I just did a 7:15 a.m. Skype-in with AP Language students at Colegio Nuevo Grenada in Bogota, Colombia. The connection got too shaky, and I had to resort to messaging. I could hear the students, but they couldn’t hear me. So I typed furiously. The session produced an unexpected benefit: a transcript. (Each “Q” is a question asked by an individual student. “J”: c’est moi.)
Q: How can you remember all those tools of rhetoric in an argument? And how do you know which ones to use
J: I know how you feel. The best thing is not to remember every single tool. Just remember one thing at a time. It’s like learning a sport. The first tool to remember: Set your goal. What do you want out of the argument? To sustain a relationship? To talk someone into something? The second tool: Stick to talking about the future. That’s where problems and differences get resolved.

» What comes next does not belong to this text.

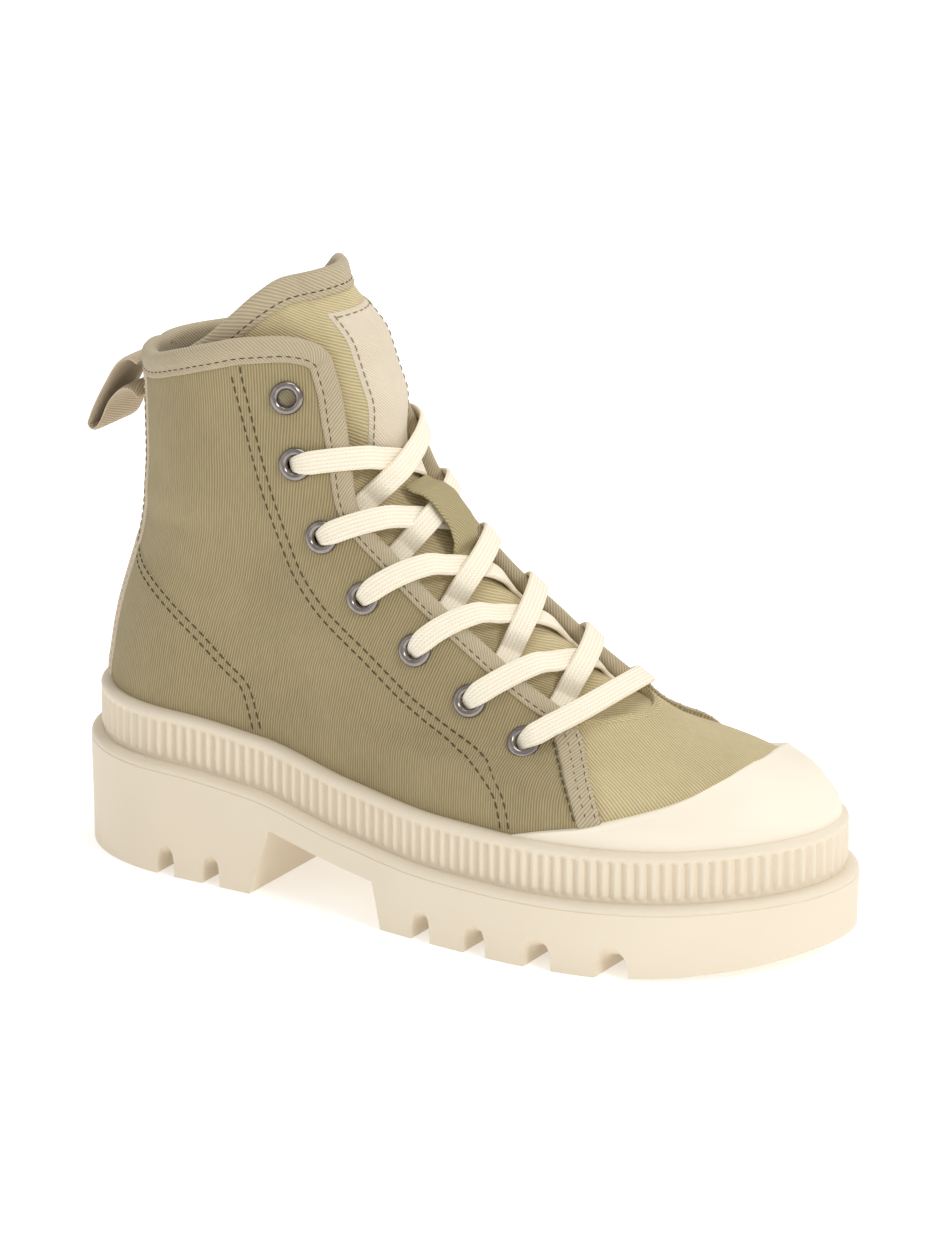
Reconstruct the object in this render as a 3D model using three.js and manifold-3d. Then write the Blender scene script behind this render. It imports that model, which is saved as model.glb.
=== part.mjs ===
// A lace-up canvas boot for the right foot: a hollow twill upper on a chunky lugged rubber sole,
// with a ribbed rubber band, a rubber toe cap, folded edge tape, seven pairs of eyelets and a flat lace.
// Millimetres. +X points to the toe, +Y to the inner side of the foot, +Z up, with the floor at 0.
import * as THREE from "three";
import { mergeVertices } from "three/addons/utils/BufferGeometryUtils.js";
import Module from "manifold-3d";

const wasm = await Module();
wasm.setup();

// Main sizes
const LAST_LENGTH = 258; // upper, back of heel to tip of toe
const BALL_WIDTH = 90; // upper across the ball
const BOOT_HEIGHT = 212; // floor to about the top of the tongue
const HEEL_LIFT = 38.5; // floor to the ledge at the heel
const BAND_HEIGHT = 17; // ledge to the top of the ribbed band
const WAIST_THICKNESS = 11; // sole under the arch
const TOE_SPRING = 9; // sole's tip above the floor

// Wall and layer thicknesses
const WALL = 2; // vamp, twill with its lining
const QUARTER_STEP = 1; // how far the quarter stands over the vamp
const TAPE = 1; // folded edge tape
const TONGUE = 2;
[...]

Q: What’s the best rhetoric to use in a college admissions essay?
J: Go to the page on my website about how to write a college essay. The biggest advice I give: Tell a story. Most college recruiters are really bored from all those thousands of essays they have to read. So give them a good yarn. And no grandmothers!!!! Everybody exploits his grandmother.
Q: Can you talk more about multiple yoking, or the play-by-play technique?
J: Sports announcers use this figure (technically called diazeugma) as they describe the action. You can use it when you’re telling a story. The best stories and jokes get told in the present tense. And that’s what the play-by-play technique does.
Q: Can you give an example?
A: Rhetoric Boy starts typing…the whole world holds its breath….Will they change their lives with his wisdom, or does he just look like an idiot? He keeps typing…people keep reading… and so on. I think I need more coffee.
Q: Can you talk a bit about ornament?
J: Ornament is a catch-all term. It stands for anything other than just plain old boring language. Any figure of speech counts as an ornament. Have you studied figures?
Q: Yes. Can you give us an example of using it in real life?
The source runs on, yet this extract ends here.